Das letzte Album von Björk ist auch schon wieder fünf Jahre her - jetzt meldet sich die isländische Kunst-Pop-Künstlerin mit "Fossora" zurück, einem Konzeptalbum über Pilze und zwar "umgesetzt von einem Bassklarinetten-Sextett und Technoknartsch - endlich nimmt sich dieser Herausforderung jemand an, das Warten hat ein Ende", ulkt Karl Fluch im Standard. Die Sängerin "entwindet sich ihre Texte, diese stets kunstvoll zwischen die Sessel gesetzten Lyrics, verdreht betont, die Balance zwischen Charme und Zumutung testend. 'Fossora' ist ein anstrengendes Werk. Niemand wird je ein Stück davon fröhlich auf den Lippen haben, wenn er in der Früh zum Bäcker geht." So ist das Album "einerseits grauenhaft, andererseits als Lebenszeichen einer Ausnahmeerscheinung betrachtenswert. So wie das Spätwerk des Scott Walker - also eher theoretisch interessant als ein praktischer Hörgenuss." Große Storys über Björk bringen Pitchfork und der Atlantic.



"Zwei Stunden lang dröhnt und braust es": Am vergangenen Sonntag bot sich in der Berliner Philharmonie die Möglichkeit, die wuchtige Musik der 1944 gestorbenen Komponistin Ethel Smyth kennenzulernen, berichtet Anna Schors in der taz. Das Deutsche Symphonie-Orchester spielte unter Robin Ticciati konzertant die Oper "The Wreckers". Mit viel Ehrgeiz machte Smyth sich daran, ihre Berufung umzusetzen, erfahren wir: Mit einem Hungerstreik zwang sie die Eltern dazu, ihr ein Studium zu ermöglichen, "mit Herrenkrawatte und grünem Jägerhut" ging sie auf der Suche nach Anschluss auf Abendgesellschaften. Sie "wollte als englische Nationalkomponistin in die Geschichte eingehen und wählte deshalb die Küste Cornwalls als Schauplatz für 'The Wreckers'. Nebenbei streute sie ein paar Melodien bekannter altenglischer Volkslieder ein. So wollte sie sich in die Herzen der Menschen und vor allem auf die ganz großen Bühnen des Königreichs komponieren. Ihr musikalischer Stil bedient sich großzügig aus dem Werkzeugkasten der Spätromantik und schafft mit Wagner'schen Leitmotiven, farbenreicher Orchestrierung und experimentellen Harmonien kühne Klänge von wilder Schönheit." Das 19-seitige Programmheft zur Aufführung kann man auf der Website des Orchesters runterladen.

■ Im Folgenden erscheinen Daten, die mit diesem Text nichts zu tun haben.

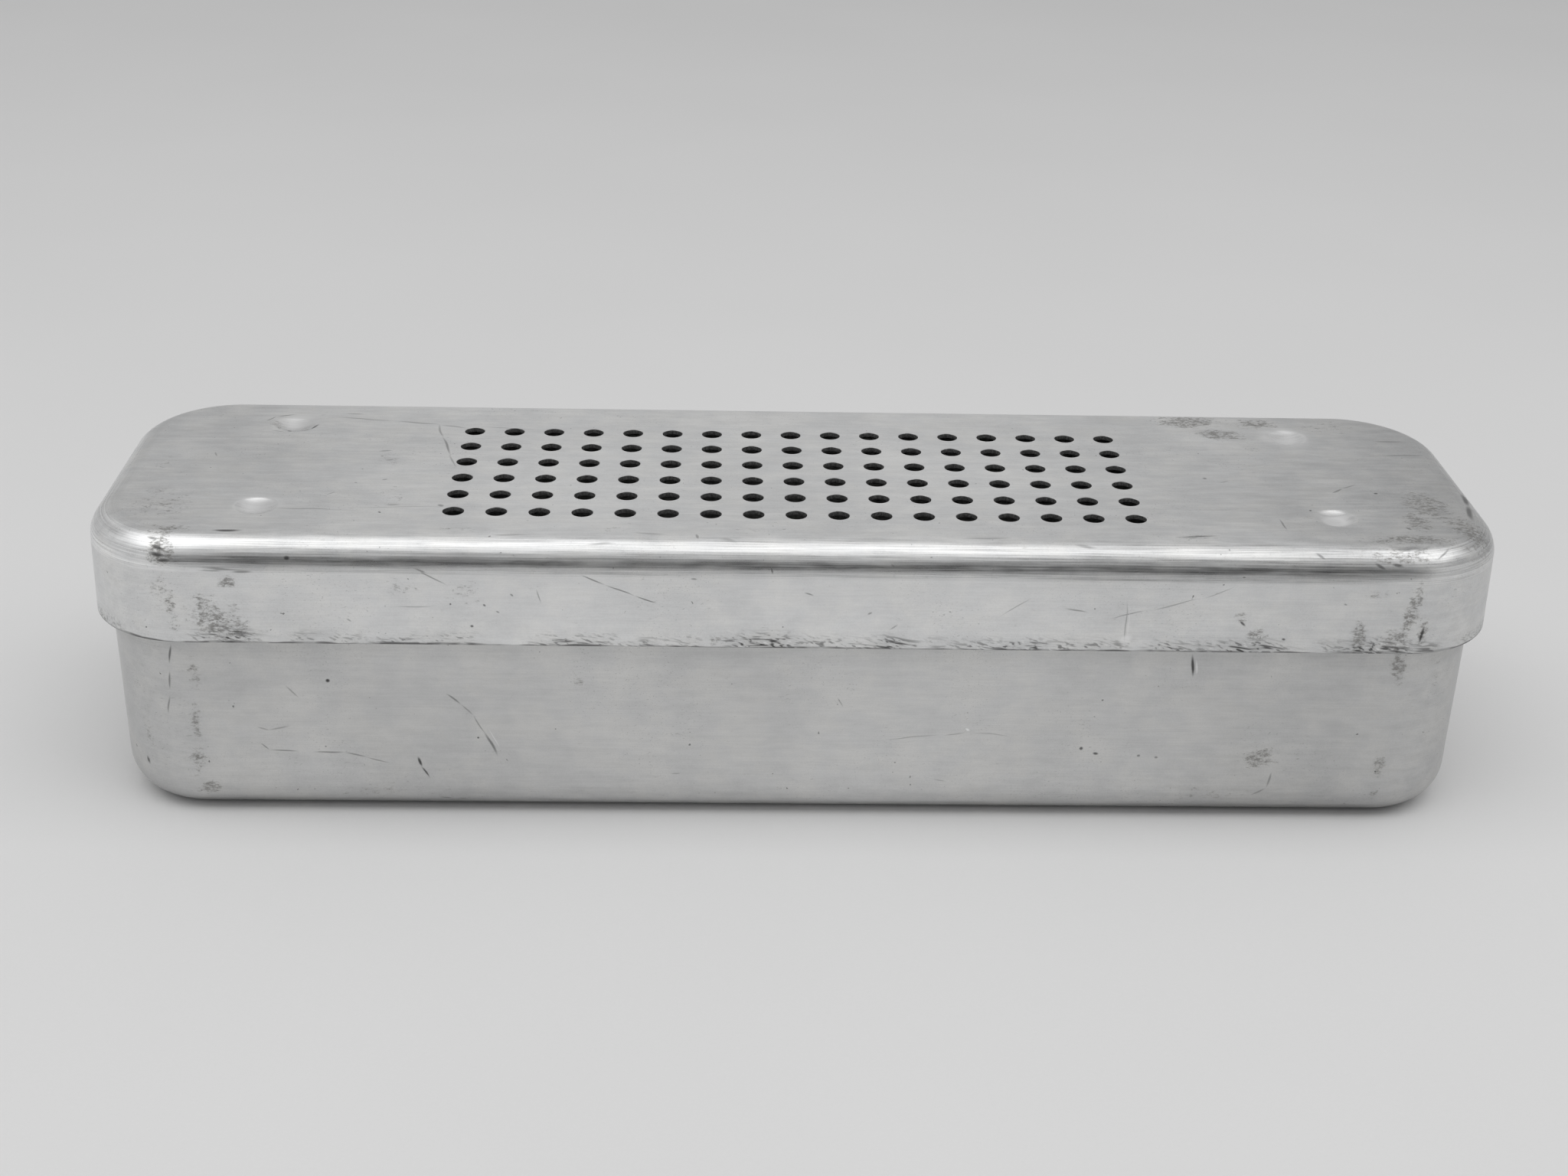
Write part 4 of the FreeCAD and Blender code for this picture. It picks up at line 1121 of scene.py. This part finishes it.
def make_strip(name, node, body, shape, notched, finish):
    """A moulded silicone strip: a rounded blade on a foot that lies in its rail."""
    low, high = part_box(node)
    upside_down = not notched
    height = high.z - low.z
    middle_x, half = (low.x + high.x) / 2, (high.y - low.y) / 2
    bm = bmesh.new()
    strip_outline(bm, half, 0, height, shape, notched)
    bmesh.ops.contextual_create(bm, geom=bm.verts[:] + bm.edges[:])
    side = bmesh.ops.extrude_face_region(bm, geom=bm.faces[:])
    far_side = picked(side["geom"], bmesh.types.BMVert)
    bmesh.ops.translate(bm, vec=(shape.blade_width, 0, 0), verts=far_side)
    bmesh.ops.translate(bm, vec=(-shape.blade_width / 2, 0, 0), verts=bm.verts[:])
    bmesh.ops.recalc_face_normals(bm, faces=bm.faces[:])
    edges = [edge for edge in bm.edges
             if edge.calc_face_angle() > SHARP_TURN and max(v.co.z for v in edge.verts) > 0]
    bmesh.ops.bevel(bm, geom=edges, offset=shape.strip_edge, offset_type="OFFSET", affect="EDGES",
                    segments=4, profile=0.5, material=-1, clamp_overlap=True)
    foot = bmesh.ops.create_cube(bm, size=1)
    width = high.x - low.x
    bmesh.ops.scale(bm, vec=(width, 2 * half, shape.foot_height), verts=foot["verts"])
    bmesh.ops.translate(bm, vec=(0, 0, shape.foot_height / 2), verts=foot["verts"])
    foot_edges = list({edge for vert in foot["verts"] for edge in vert.link_edges})
    bmesh.ops.bevel(bm, geom=foot_edges, offset=FOOT_EDGE, offset_type="OFFSET", affect="EDGES",
                    segments=3, profile=0.5, material=-1)
    if upside_down:
        turn_over(bm, height)
    bmesh.ops.translate(bm, verts=bm.verts[:], vec=(middle_x, 0, low.z))
    object_from(bm, name, (finish,), body, node)


class CASE_OT_make_strips(bpy.types.Operator):
    """Mould the two notched cradles and the two hold-down pads"""

    bl_idname = "case.make_strips"
    bl_label = "Silicone strips"

    def execute(self, context):
        shape = context.scene.case_shape
        finish = silicone_rubber(context.scene.case_finish)
        for side in ("left", "right"):
            make_strip("cradle_strip_" + side, "cradle_" + side, "pan", shape, True, finish)
            make_strip("pad_strip_" + side, "pad_" + side, "lid", shape, False, finish)
        return {"FINISHED"}


class CASE_OT_finish_rails(bpy.types.Operator):
    """Give the four folded rails their satin finish"""

    bl_idname = "case.finish_rails"
    bl_label = "Rails"

    def execute(self, context):
        finish = rail_metal(context.scene.case_finish)
        for name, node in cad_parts.items():
            if "rail" in name:
                node.data.materials.clear()
                node.data.materials.append(finish)
        return {"FINISHED"}


class CASE_OT_make_stage(bpy.types.Operator):
    """Set up the floor, the soft light and the camera"""

    bl_idname = "case.make_stage"
    bl_label = "Stage"

    def execute(self, context):
        scene, studio = context.scene, context.scene.case_studio
        scene.view_settings.view_transform = "Standard"
        make_floor(studio)
        make_room(scene, studio)
        make_lamps(scene, studio)
        make_camera(scene)
        return {"FINISHED"}


def make_floor(studio):
    """The paper that the case stands on."""
    bm = bmesh.new()
    bmesh.ops.create_grid(bm, x_segments=1, y_segments=1, size=FLOOR_HALF)
    mesh = bpy.data.meshes.new("floor")
    bm.to_mesh(mesh)
    bm.free()
    floor = bpy.data.objects.new("floor", mesh)
    bpy.context.scene.collection.objects.link(floor)
    mesh.materials.append(floor_paper(studio))


def make_room(scene, studio):
    """An even pale room, with a dark flag low behind the camera that only the metal sees."""
    world = bpy.data.worlds.new("studio")
    world.use_nodes = True
    scene.world = world
    room = Nodes(world.node_tree)
    # A direction has X to the right, Y to the back and Z up, each from -1 to 1
    towards = room.add("SeparateXYZ", {0: room.add("TexCoord", {})}).node.outputs
    top = math.sin(studio.flag_top)
    wide = room.math("ABSOLUTE", towards[0])
    front = room.math("MULTIPLY", room.level(towards[1], -0.1, -0.6), room.level(wide, 0.66, 0.36))
    low = room.level(towards[2], top, top * 0.55)
    rays = room.add("LightPath", {}).node.outputs
    in_metal = rays["Is Glossy Ray"]
    seen = room.math("MAXIMUM", in_metal, rays["Is Camera Ray"])
    strength = room.add("MapRange", {0: seen, 3: studio.shade_share, 4: 1.0})
    dark = room.math("MULTIPLY", room.math("MULTIPLY", front, low), in_metal)
    aside = room.math("MULTIPLY", room.level(wide, 0.04, 0.34), room.level(towards[1], 0.0, 0.5))
    pale = room.mixed(aside, tuple(studio.room), tuple(studio.room * 0.8))
    background = world.node_tree.nodes["Background"]
    room.feed(background.inputs["Color"], room.mixed(dark, pale, tuple(studio.flag)))
    room.feed(background.inputs["Strength"], strength)


def make_lamp(scene, name, length, width, power, place):
    """An oblong soft light that shines straight down from its place."""
    lamp = bpy.data.lights.new(name, "AREA")
    lamp.shape = "RECTANGLE"
    lamp.size, lamp.size_y, lamp.energy = length, width, power
    light = bpy.data.objects.new(name, lamp)
    light.location = place
    scene.collection.objects.link(light)
    return light


def make_lamps(scene, studio):
    """The softbox overhead, and a fill high in front.

    The fill faces the case. It thins the shadow on the paper and stays out of the metal."""
    make_lamp(scene, "softbox", studio.softbox_length, studio.softbox_width, studio.softbox_power,
              SOFTBOX_PLACE)
    fill = make_lamp(scene, "fill", studio.softbox_length, FILL_WIDTH, studio.fill_power, FILL_PLACE)
    fill.rotation_mode = "QUATERNION"
    fill.rotation_quaternion = (-fill.location).to_track_quat("-Z", "Y")
    fill.visible_glossy = False


def make_camera(scene):
    """The camera that the photograph was taken with."""
    data = bpy.data.cameras.new("camera")
    data.sensor_width, data.lens = CAMERA_SENSOR, CAMERA_LENS
    data.clip_start = 0.01
    camera = bpy.data.objects.new("camera", data)
    scene.collection.objects.link(camera)
    level = math.cos(CAMERA_DIP)
    forward = Vector((math.sin(CAMERA_TURN) * level, math.cos(CAMERA_TURN) * level,
                      -math.sin(CAMERA_DIP)))
    camera.rotation_mode = "QUATERNION"
    rolled = Quaternion((0, 0, 1), CAMERA_ROLL)
    camera.rotation_quaternion = forward.to_track_quat("-Z", "Y") @ rolled
    camera.location = CAMERA_PLACE
    scene.camera = camera


class VIEW3D_PT_case(bpy.types.Panel):
    """Sizes, finishes and steps of the endoscope case"""

    bl_idname = "VIEW3D_PT_case"
    bl_label = "Endoscope Case"
    bl_space_type = "VIEW_3D"
    bl_region_type = "UI"
    bl_category = "Case"

    def draw(self, context):
        for operator in STEPS:
            self.layout.operator(operator.bl_idname)
        for group in (context.scene.case_shape, context.scene.case_finish, context.scene.case_studio):
            for name in group.__annotations__:
                self.layout.prop(group, name)


STEPS = (CASE_OT_make_stage, CASE_OT_make_pan, CASE_OT_make_lid, CASE_OT_make_strips,
         CASE_OT_finish_rails)
CLASSES = (CaseShape, CaseFinish, CaseStudio, *STEPS, VIEW3D_PT_case)


def register():
    for item in CLASSES:
        bpy.utils.register_class(item)
    bpy.types.Scene.case_shape = bpy.props.PointerProperty(type=CaseShape)
    bpy.types.Scene.case_finish = bpy.props.PointerProperty(type=CaseFinish)
    bpy.types.Scene.case_studio = bpy.props.PointerProperty(type=CaseStudio)


def unregister():
    del bpy.types.Scene.case_shape
    del bpy.types.Scene.case_finish
    del bpy.types.Scene.case_studio
    for item in reversed(CLASSES):
        bpy.utils.unregister_class(item)


def main():
    register()
    for step in STEPS:
        area, name = step.bl_idname.split(".")
        getattr(getattr(bpy.ops, area), name)()


if __name__ == "__main__":
    main()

Außerdem: In der taz spricht der brasilianische Rapper Emicida unter anderem über die Lage in seinem Heimatland, an dem sich am Sonntag entscheiden wird, ob der rechtsextreme Bolsonaro weiter regieren wird. Reinhard J. Brembeck porträtiert in der SZ den Sopranisten Bruno de Sá, der in den großen Frauenrollen der Oper reüssieren will. In der FAZ gratuliert Wolfgang Sandner dem Geiger Jean-Luc Ponty zum achtzigsten Geburtstag. Und: Der Rapper Coolio ist gestorben, melden die Agenturen. Unvergessen ist dieser Song:



Besprochen werden die Autobiografie des Jazzers Klaus Doldinger (NZZ), ein Konzert der Lautten Compagney (Tsp) und das neue, schlicht nach der Band selbst benannte Album von Wanda, deren Keyboarder vor wenigen Tagen gestorben ist (unter Umständen "das perfekt richtige Album für die falsche Zeit", findet SZ-Kritiker Jakob Biazza).